Long-Term Debt Obligations



At April 30, 2021, we have made all scheduled payments and complied with all
covenants under our Credit Facility, and we expect to continue complying with
all scheduled payments and covenants during Fiscal 2021.



Off-Balance Sheet Arrangements




We do not have any off-balance sheet arrangements that have or are reasonably
likely to have a current or future material effect on our financial condition,
changes in financial condition, revenues or expenses, results of operations,
liquidity, capital expenditures or capital resources.
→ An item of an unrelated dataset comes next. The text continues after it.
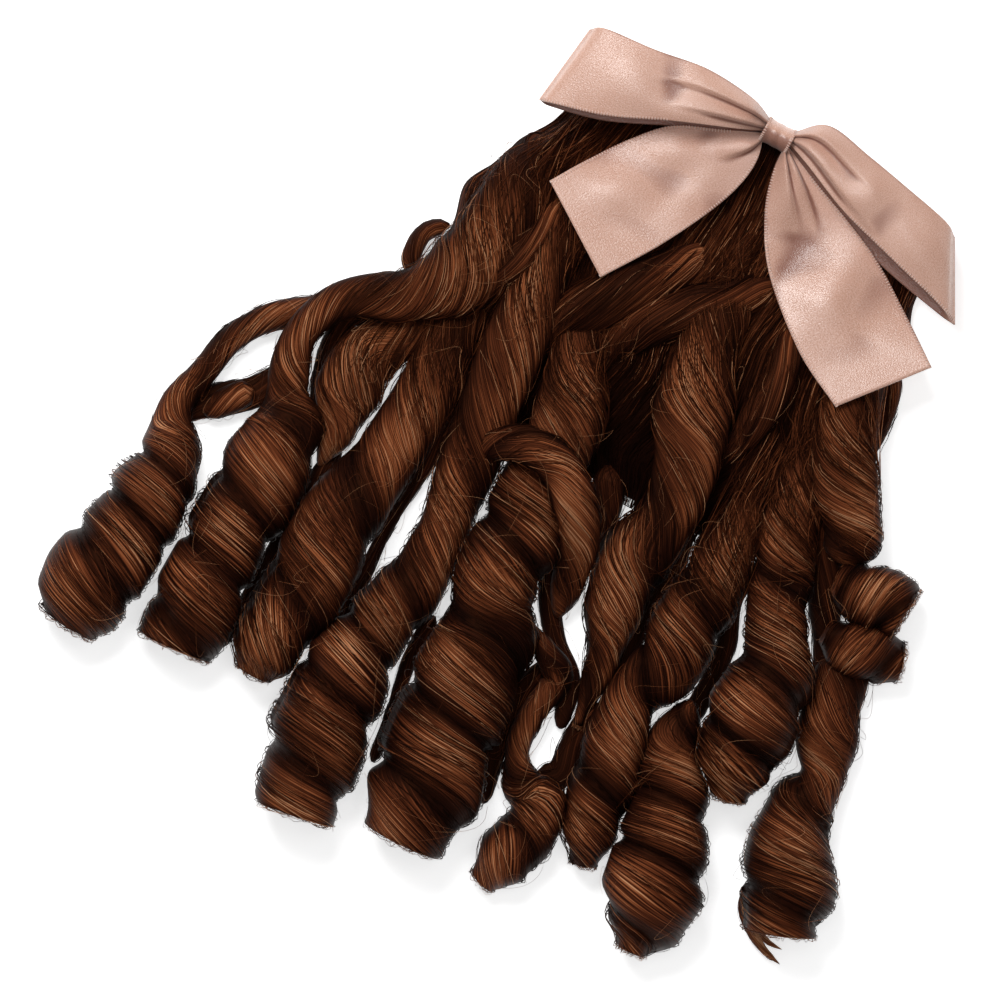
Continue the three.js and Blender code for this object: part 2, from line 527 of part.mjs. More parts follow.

Critical Accounting Policies




For a complete summary of all of our significant accounting policies refer to
Note 2: Summary of Significant Accounting Policies of the Notes to the
consolidated financial statements as presented under Item 8, Financial
Statements and Supplementary Data, in our Annual Report on Form 10-K for Fiscal
2020.



Refer to "Critical Accounting Policies" under Item 7, Management's Discussion
and Analysis of Financial Condition and Results of Operations, in our Annual
Report on Form 10-K for Fiscal 2020.



Subsequent Events


Subsequent to April 30, 2021, we received cash proceeds of $380,776 and issued 704,423 shares upon the exercise of 888,251 stock options.

Subsequent to April 30, 2021, we entered into agreements to purchase 200,000 pounds of uranium inventories under our Initiative Program.

Subsequent to April 30, 2021, on May 20, 2021, we participated in an equity financing by URC and acquired an additional 1,000,000 common shares of URC at a price of CAD$4.10 per share for a total consideration of $3,396,852.